Not to split hairs, but I got much more of a mid-to-late 20th century vibe from the overall aesthetics of <insert name of planet suburbia here>. Specifically the 50's - 80's part of it, which is right in the strike-zone for an Amblin-esque setting.

Indeed the landspeeders had a very retro-60's look to them, and the houses honestly look to me like something Ralph McQuarrie or Doug Chiang might have come up with if asked to adapted the 'Poltergeist' style of house (So Cal modern Tudor, I think?) with a little bit of retro-60's modern thrown in.

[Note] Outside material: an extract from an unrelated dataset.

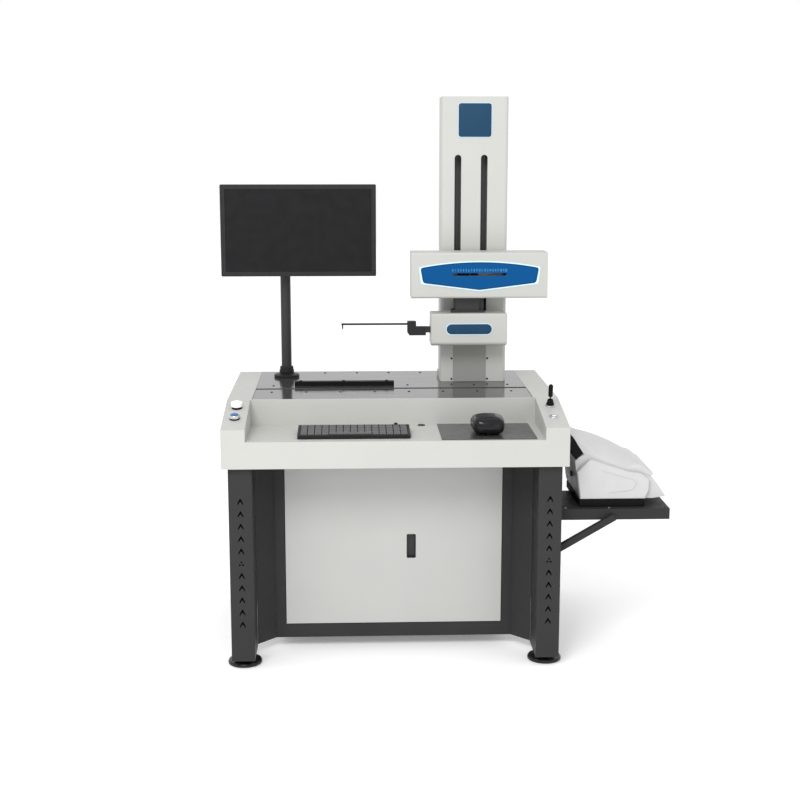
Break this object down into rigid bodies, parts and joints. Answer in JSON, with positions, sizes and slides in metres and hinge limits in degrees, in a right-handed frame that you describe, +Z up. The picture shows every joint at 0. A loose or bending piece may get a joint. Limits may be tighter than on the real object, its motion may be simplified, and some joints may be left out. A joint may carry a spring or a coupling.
{
  "type": "surface roughness tester",
  "caption": "Surface roughness and contour measuring station: column instrument with stylus on a steel bench with monitor, keyboard, mouse, consoles and a printer on a side shelf.",
  "frame": {"origin": "on the floor, under the middle of the whole station's bounding box", "axes": "+X to the user's right along the table front, +Y from the user to the back, +Z up"},
  "size_m": [1.41, 0.804, 1.74],
  "materials": {
    "housing_paint": "light warm grey fine-textured paint",
    "leg_paint": "charcoal textured powder coat",
    "door_paint": "light grey satin paint",
    "dark_plate": "glossy dark grey lacquer",
    "bright_steel": "turned steel",
    "machine_steel": "ground steel",
    "blue_plate": "blue printed plate",
    "grey_plate": "grey plate",
    "black_metal": "black anodised",
    "black_plastic": "black moulded plastic",
    "gloss_black": "glossy black plastic",
    "screen_glass": "dark semi-gloss screen",
    "white_plastic": "white moulded plastic",
    "blue_lens": "translucent blue plastic",
    "dark_mat": "dark grey smooth mat",
    "light_alloy": "satin aluminium",
    "key_plastic": "black moulded keys"
  },
  "bodies": {
    "bench": {"leg_front_left": "leg_paint", "leg_front_right": "leg_paint", "rear_legs": "leg_paint", "cabinet_body": "leg_paint", "gussets": "leg_paint", "table_housing": "housing_paint", "front_plate": "dark_plate", "rear_plate": "dark_plate", "cover_screws": "bright_steel", "stop_rail": "black_metal", "cable_grommet": "black_plastic", "column_housing": "housing_paint", "column_badge": "blue_plate", "column_lower_plate": "grey_plate", "column_frame": "housing_paint", "z_motor": "black_metal", "monitor_pole": "black_metal", "pole_flange": "gloss_black", "keyboard_base": "black_plastic", "keyboard_keys": "key_plastic", "mouse_mat": "dark_mat", "button_bases": "black_plastic", "button_rings": "bright_steel", "shelf_tray": "leg_paint", "shelf_brace": "leg_paint", "printer_base": "black_plastic", "printer_body": "white_plastic"},
    "foot_front_left": {"foot_front_left": "gloss_black"},
    "foot_front_right": {"foot_front_right": "gloss_black"},
    "foot_rear_left": {"foot_rear_left": "gloss_black"},
    "foot_rear_right": {"foot_rear_right": "gloss_black"},
    "door": {"cabinet_door": "door_paint", "door_pull": "black_plastic"},
    "lift": {"z_carriage": "light_alloy", "x_back_plate": "light_alloy", "x_housing": "housing_paint", "x_panel": "blue_plate", "x_motor": "black_metal"},
    "lift_screw": {"z_screw": "machine_steel"},
    "feed_screw": {"x_screw": "machine_steel"},
    "head": {"x_carriage": "light_alloy", "head_bracket": "black_metal", "head_housing": "housing_paint", "head_badge": "blue_plate"},
    "stylus": {"gauge_lever": "bright_steel", "arm_block": "black_metal", "stylus_arm": "light_alloy"},
    "monitor_arm": {"swivel_arm": "black_metal"},
    "monitor": {"monitor_housing": "gloss_black", "monitor_screen": "screen_glass"},
    "white_button": {"white_button_cap": "white_plastic"},
    "blue_button": {"blue_button_lens": "blue_lens"},
    "ring_button": {"ring_button_cap": "bright_steel"},
    "space_key": {"space_bar": "key_plastic"},
    "gimbal": {"joystick_gimbal": "bright_steel"},
    "stick": {"joystick_lever": "black_plastic"},
    "mouse": {"mouse_body": "gloss_black"},
    "mouse_roller": {"mouse_wheel": "black_plastic"},
    "cover": {"printer_cover": "white_plastic"},
    "print_key": {"printer_button": "gloss_black"}
  },
  "joints": [
    {"name": "foot_front_left_turn", "type": "hinge", "parent": "bench", "child": "foot_front_left", "pos_m": [-0.6115, -0.314, 0.03], "axis": [0, 0, 1], "continuous": true},
    {"name": "foot_front_right_turn", "type": "hinge", "parent": "bench", "child": "foot_front_right", "pos_m": [0.3225, -0.314, 0.03], "axis": [0, 0, 1], "continuous": true},
    {"name": "foot_rear_left_turn", "type": "hinge", "parent": "bench", "child": "foot_rear_left", "pos_m": [-0.6115, 0.314, 0.03], "axis": [0, 0, 1], "continuous": true},
    {"name": "foot_rear_right_turn", "type": "hinge", "parent": "bench", "child": "foot_rear_right", "pos_m": [0.3225, 0.314, 0.03], "axis": [0, 0, 1], "continuous": true},
    {"name": "door_hinge", "type": "hinge", "parent": "bench", "child": "door", "pos_m": [-0.4833, -0.184, 0.3435], "axis": [0, 0, -1], "range_deg": [0, 100]},
    {"name": "z_slide", "type": "slide", "parent": "bench", "child": "lift", "axis": [0, 0, 1], "range_m": [-0.1, 0.31]},
    {"name": "z_screw_turn", "type": "hinge", "parent": "bench", "child": "lift_screw", "pos_m": [0.122, 0.204, 1.2], "axis": [0, 0, 1], "continuous": true},
    {"name": "x_slide", "type": "slide", "parent": "lift", "child": "head", "axis": [1, 0, 0], "range_m": [-0.045, 0.115]},
    {"name": "x_screw_turn", "type": "hinge", "parent": "lift", "child": "feed_screw", "pos_m": [0.1155, 0.123, 1.1542], "axis": [1, 0, 0], "continuous": true},
    {"name": "stylus_tilt", "type": "hinge", "parent": "head", "child": "stylus", "pos_m": [0.0705, 0.108, 0.986], "axis": [0, 1, 0], "range_deg": [-4, 4]},
    {"name": "monitor_swivel", "type": "hinge", "parent": "bench", "child": "monitor_arm", "pos_m": [-0.4969, 0.288, 1.3055], "axis": [0, 0, 1], "range_deg": [-10, 40]},
    {"name": "monitor_tilt", "type": "hinge", "parent": "monitor_arm", "child": "monitor", "pos_m": [-0.4475, 0.245, 1.3055], "axis": [1, 0, 0], "range_deg": [-15, 15]},
    {"name": "white_button_press", "type": "slide", "parent": "bench", "child": "white_button", "axis": [0, 0.1765, -0.9843], "range_m": [0, 0.0038], "stiffness_N_per_m": 900, "springref_m": -0.002},
    {"name": "blue_button_press", "type": "slide", "parent": "bench", "child": "blue_button", "axis": [0, 0.1765, -0.9843], "range_m": [0, 0.0025], "stiffness_N_per_m": 700, "springref_m": -0.002},
    {"name": "ring_button_press", "type": "slide", "parent": "bench", "child": "ring_button", "axis": [0, 0.1765, -0.9843], "range_m": [0, 0.002], "stiffness_N_per_m": 700, "springref_m": -0.002},
    {"name": "space_bar_press", "type": "slide", "parent": "bench", "child": "space_key", "axis": [0, 0.0628, -0.998], "range_m": [0, 0.0022], "stiffness_N_per_m": 300, "springref_m": -0.001},
    {"name": "joystick_tilt_y", "type": "hinge", "parent": "bench", "child": "gimbal", "pos_m": [0.3395, -0.22359, 0.79613], "axis": [1, 0, 0], "range_deg": [-12, 12], "stiffness_Nm_per_rad": 0.3},
    {"name": "joystick_tilt_x", "type": "hinge", "parent": "gimbal", "child": "stick", "pos_m": [0.3395, -0.22359, 0.79613], "axis": [0, 0.9843, 0.1765], "range_deg": [-12, 12], "stiffness_Nm_per_rad": 0.3},
    {"name": "mouse_slide", "type": "slide", "parent": "bench", "child": "mouse", "axis": [1, 0, 0], "range_m": [-0.09, 0.08]},
    {"name": "mouse_wheel_turn", "type": "hinge", "parent": "mouse", "child": "mouse_roller", "pos_m": [0.1385, -0.26272, 0.7618], "axis": [1, 0, 0], "continuous": true},
    {"name": "printer_cover_hinge", "type": "hinge", "parent": "bench", "child": "cover", "pos_m": [0.6505, -0.148, 0.582], "axis": [0, 1, 0], "range_deg": [0, 60]},
    {"name": "printer_button_press", "type": "slide", "parent": "bench", "child": "print_key", "axis": [1, 0, 0], "range_m": [0, 0.003], "stiffness_N_per_m": 500, "springref_m": -0.002}
  ],
  "couplings": [
    {"joint": "z_screw_turn", "follows": "z_slide", "rad_per_m": 628.32},
    {"joint": "x_screw_turn", "follows": "x_slide", "rad_per_m": 628.32}
  ]
}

Other context clues are the crude wooden toys (something we've seen in Star Wars before in Rogue One, Bad Batch & Visions), the fact that the kids aren't just staring at their comlinks all day long, and that they're riding bikes around and exploring the woods.

Personally, I think it feels perfect. Their home needs to feel very safe and familiar and "normal" for the audience if them getting lost in the galaxy is going to have any kind of drama to it, let alone for any desire to return home to have any weight. It's not much of a adventurous journey in the unknown if these kids are from a more familiar location, like 1313, or Corellia, or Tatooine. Those are places people tend to be happy to escape and not look back! Same if they were from somewhere more beautiful and exotic.
 
I'm looking forward to this (of course, as usual).

Re: the 20th-21st century-esque setting, that would seem to be meta(textual), to draw a parallel between the characters and us (a.k.a., future consumers/the children of those footing the bill for merchandise :shifty:). That doesn't really bother me. On the contrary, I find unusual creative choices (and this is one) interesting. I get a kinda Explorers vibe to this.
Same. It has that normal grounding right before the adventure that is common in kid's shows. I'm here for it.
 
This trailer....does not interest me in the slightest.

We've already had Stranger Things and before that, Super 8, shamelessly mining the imagery and tropes of 1980s Amblin films.

Absolutely don't need that in my SW content, thankyouverymuch.

This may be the first SW project I never bother to watch even once. We'll see how the reviews are.